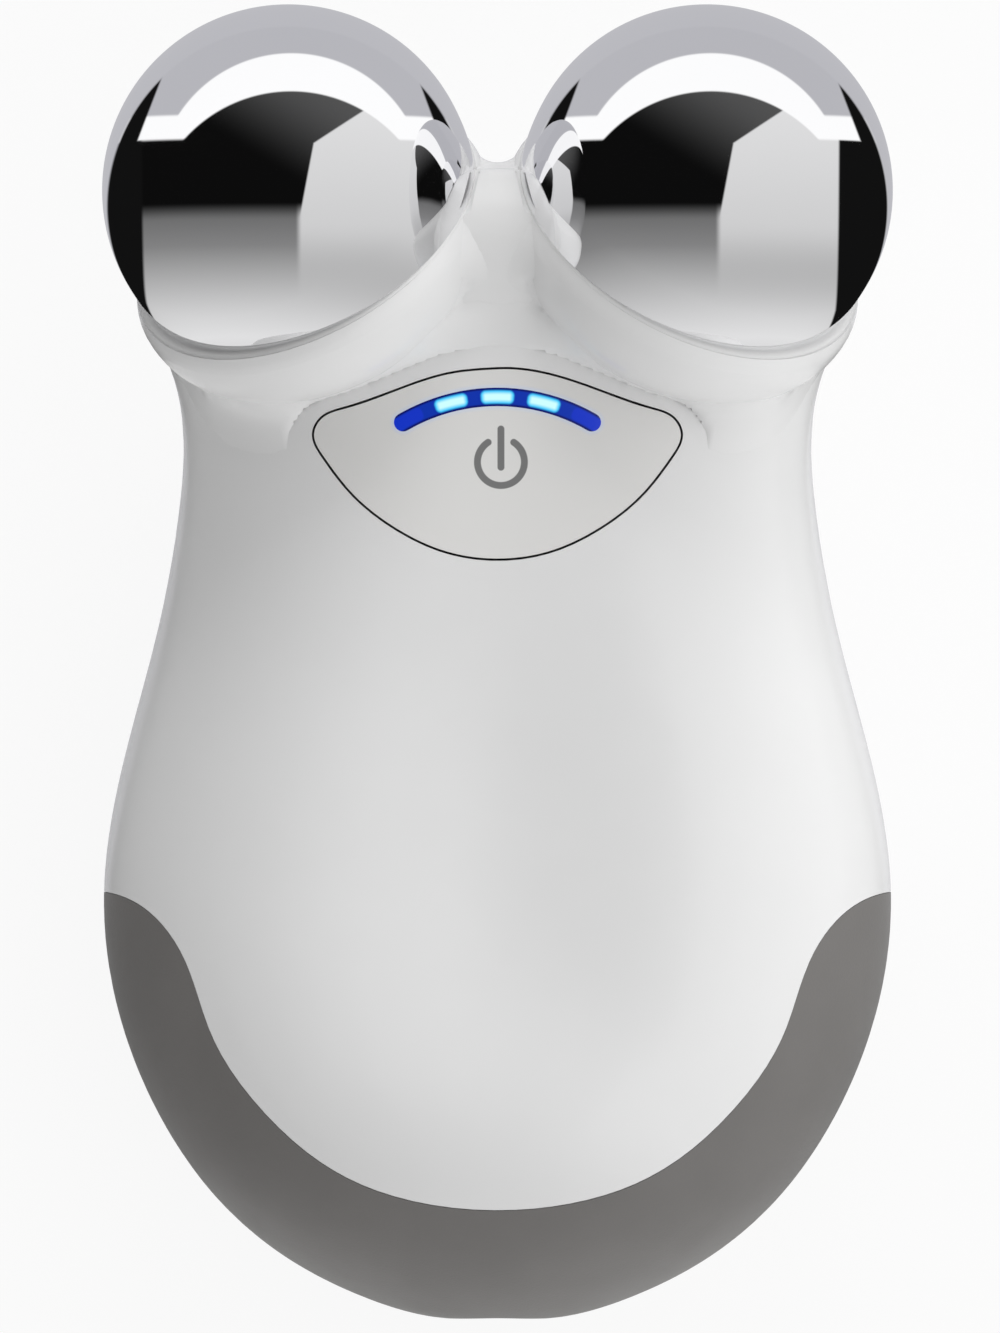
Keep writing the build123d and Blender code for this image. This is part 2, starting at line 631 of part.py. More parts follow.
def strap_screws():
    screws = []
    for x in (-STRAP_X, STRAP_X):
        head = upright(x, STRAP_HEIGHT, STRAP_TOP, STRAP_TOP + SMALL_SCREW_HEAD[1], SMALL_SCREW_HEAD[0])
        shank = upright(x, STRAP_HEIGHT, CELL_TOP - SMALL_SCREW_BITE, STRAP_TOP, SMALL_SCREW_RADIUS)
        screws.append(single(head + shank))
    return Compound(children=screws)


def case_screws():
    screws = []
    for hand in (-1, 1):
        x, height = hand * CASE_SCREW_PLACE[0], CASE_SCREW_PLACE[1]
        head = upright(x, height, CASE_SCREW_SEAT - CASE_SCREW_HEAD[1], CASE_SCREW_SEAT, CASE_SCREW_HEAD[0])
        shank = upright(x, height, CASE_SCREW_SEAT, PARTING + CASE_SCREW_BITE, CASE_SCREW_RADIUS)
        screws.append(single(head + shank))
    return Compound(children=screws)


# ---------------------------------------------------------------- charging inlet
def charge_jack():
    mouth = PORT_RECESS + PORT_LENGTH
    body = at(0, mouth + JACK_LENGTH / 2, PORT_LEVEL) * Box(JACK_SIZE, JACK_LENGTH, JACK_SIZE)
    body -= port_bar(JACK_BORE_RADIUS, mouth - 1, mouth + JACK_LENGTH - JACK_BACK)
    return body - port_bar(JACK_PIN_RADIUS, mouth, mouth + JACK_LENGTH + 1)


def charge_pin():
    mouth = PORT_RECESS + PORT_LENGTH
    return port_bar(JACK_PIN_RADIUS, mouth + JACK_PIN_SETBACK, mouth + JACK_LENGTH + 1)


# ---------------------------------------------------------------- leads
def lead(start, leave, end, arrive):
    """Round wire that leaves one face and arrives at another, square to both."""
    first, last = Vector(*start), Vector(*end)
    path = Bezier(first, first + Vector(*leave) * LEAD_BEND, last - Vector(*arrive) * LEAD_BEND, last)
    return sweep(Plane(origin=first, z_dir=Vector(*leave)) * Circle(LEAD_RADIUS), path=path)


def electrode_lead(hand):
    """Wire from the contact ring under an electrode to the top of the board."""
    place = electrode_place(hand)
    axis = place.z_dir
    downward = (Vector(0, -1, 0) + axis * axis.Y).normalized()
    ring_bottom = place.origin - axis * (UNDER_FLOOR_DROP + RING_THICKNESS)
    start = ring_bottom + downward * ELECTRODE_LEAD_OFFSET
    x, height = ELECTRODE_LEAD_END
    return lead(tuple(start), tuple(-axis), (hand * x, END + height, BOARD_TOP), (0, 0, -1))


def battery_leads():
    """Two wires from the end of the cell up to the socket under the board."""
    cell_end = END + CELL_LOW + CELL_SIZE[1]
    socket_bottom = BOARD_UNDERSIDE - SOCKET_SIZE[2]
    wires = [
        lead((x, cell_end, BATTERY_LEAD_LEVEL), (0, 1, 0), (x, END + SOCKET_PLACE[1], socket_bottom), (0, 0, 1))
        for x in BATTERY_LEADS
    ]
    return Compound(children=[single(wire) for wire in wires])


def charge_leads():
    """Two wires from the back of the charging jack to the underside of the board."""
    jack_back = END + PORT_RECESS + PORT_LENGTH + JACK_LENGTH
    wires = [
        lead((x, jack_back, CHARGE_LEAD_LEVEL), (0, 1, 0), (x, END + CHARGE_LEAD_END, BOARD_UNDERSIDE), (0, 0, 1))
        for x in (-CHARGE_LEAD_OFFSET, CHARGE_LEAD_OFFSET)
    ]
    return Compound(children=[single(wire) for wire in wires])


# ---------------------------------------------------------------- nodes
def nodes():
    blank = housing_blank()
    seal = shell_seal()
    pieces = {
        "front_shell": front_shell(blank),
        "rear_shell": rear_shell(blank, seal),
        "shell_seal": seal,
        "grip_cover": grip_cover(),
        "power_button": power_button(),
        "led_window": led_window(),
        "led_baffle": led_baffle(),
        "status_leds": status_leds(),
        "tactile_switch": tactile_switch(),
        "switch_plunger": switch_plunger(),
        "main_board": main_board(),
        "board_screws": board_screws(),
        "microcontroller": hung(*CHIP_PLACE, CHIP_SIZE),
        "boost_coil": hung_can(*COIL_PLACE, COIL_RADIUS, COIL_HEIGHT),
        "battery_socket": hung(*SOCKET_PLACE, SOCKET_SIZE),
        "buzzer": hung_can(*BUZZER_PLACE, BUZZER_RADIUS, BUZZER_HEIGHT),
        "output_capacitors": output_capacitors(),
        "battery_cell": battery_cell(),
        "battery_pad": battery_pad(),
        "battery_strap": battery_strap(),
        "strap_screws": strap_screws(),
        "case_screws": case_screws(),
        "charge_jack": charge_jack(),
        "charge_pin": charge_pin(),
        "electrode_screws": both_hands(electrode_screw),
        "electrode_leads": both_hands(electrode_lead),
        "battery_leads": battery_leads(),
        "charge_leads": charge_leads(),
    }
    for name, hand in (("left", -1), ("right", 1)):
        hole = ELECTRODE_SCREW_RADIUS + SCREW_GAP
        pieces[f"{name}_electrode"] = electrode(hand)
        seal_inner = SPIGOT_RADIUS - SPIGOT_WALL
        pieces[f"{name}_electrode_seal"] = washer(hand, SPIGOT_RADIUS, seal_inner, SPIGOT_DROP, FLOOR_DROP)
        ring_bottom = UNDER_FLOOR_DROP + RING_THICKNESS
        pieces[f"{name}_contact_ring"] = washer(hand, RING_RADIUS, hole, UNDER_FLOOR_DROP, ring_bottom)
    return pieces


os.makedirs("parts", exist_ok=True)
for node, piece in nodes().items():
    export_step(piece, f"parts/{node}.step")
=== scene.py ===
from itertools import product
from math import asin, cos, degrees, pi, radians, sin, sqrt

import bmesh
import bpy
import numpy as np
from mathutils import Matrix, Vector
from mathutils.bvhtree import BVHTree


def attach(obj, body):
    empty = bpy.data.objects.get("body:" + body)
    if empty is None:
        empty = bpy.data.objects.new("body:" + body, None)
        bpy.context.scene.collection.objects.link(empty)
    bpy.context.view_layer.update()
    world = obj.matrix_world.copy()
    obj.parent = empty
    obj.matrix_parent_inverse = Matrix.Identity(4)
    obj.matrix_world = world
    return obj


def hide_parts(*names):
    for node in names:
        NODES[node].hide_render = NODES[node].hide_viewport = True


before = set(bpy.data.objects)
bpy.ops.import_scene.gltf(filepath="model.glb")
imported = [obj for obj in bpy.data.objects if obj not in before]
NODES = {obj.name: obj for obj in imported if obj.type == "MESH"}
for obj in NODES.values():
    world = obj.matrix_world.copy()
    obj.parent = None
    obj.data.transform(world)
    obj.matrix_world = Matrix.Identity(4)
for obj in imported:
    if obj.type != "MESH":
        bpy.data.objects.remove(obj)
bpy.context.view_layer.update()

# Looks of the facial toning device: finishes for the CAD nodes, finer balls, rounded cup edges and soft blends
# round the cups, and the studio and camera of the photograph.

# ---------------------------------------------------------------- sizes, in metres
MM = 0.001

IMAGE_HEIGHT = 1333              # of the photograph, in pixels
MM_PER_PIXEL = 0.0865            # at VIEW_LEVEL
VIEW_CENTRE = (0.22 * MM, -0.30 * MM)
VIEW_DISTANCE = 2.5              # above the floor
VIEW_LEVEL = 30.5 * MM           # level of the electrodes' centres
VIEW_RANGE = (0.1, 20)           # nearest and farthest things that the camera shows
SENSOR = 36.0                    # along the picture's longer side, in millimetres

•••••

### What this task involves:
Above are the lines; repeat exactly the ones from the line containing "for name, hand" down to the line containing "obj.matrix_parent_inverse = Matrix.Identity(4)", both inclusive.

### The result:
    for name, hand in (("left", -1), ("right", 1)):
        hole = ELECTRODE_SCREW_RADIUS + SCREW_GAP
        pieces[f"{name}_electrode"] = electrode(hand)
        seal_inner = SPIGOT_RADIUS - SPIGOT_WALL
        pieces[f"{name}_electrode_seal"] = washer(hand, SPIGOT_RADIUS, seal_inner, SPIGOT_DROP, FLOOR_DROP)
        ring_bottom = UNDER_FLOOR_DROP + RING_THICKNESS
        pieces[f"{name}_contact_ring"] = washer(hand, RING_RADIUS, hole, UNDER_FLOOR_DROP, ring_bottom)
    return pieces


os.makedirs("parts", exist_ok=True)
for node, piece in nodes().items():
    export_step(piece, f"parts/{node}.step")
=== scene.py ===
from itertools import product
from math import asin, cos, degrees, pi, radians, sin, sqrt

import bmesh
import bpy
import numpy as np
from mathutils import Matrix, Vector
from mathutils.bvhtree import BVHTree


def attach(obj, body):
    empty = bpy.data.objects.get("body:" + body)
    if empty is None:
        empty = bpy.data.objects.new("body:" + body, None)
        bpy.context.scene.collection.objects.link(empty)
    bpy.context.view_layer.update()
    world = obj.matrix_world.copy()
    obj.parent = empty
    obj.matrix_parent_inverse = Matrix.Identity(4)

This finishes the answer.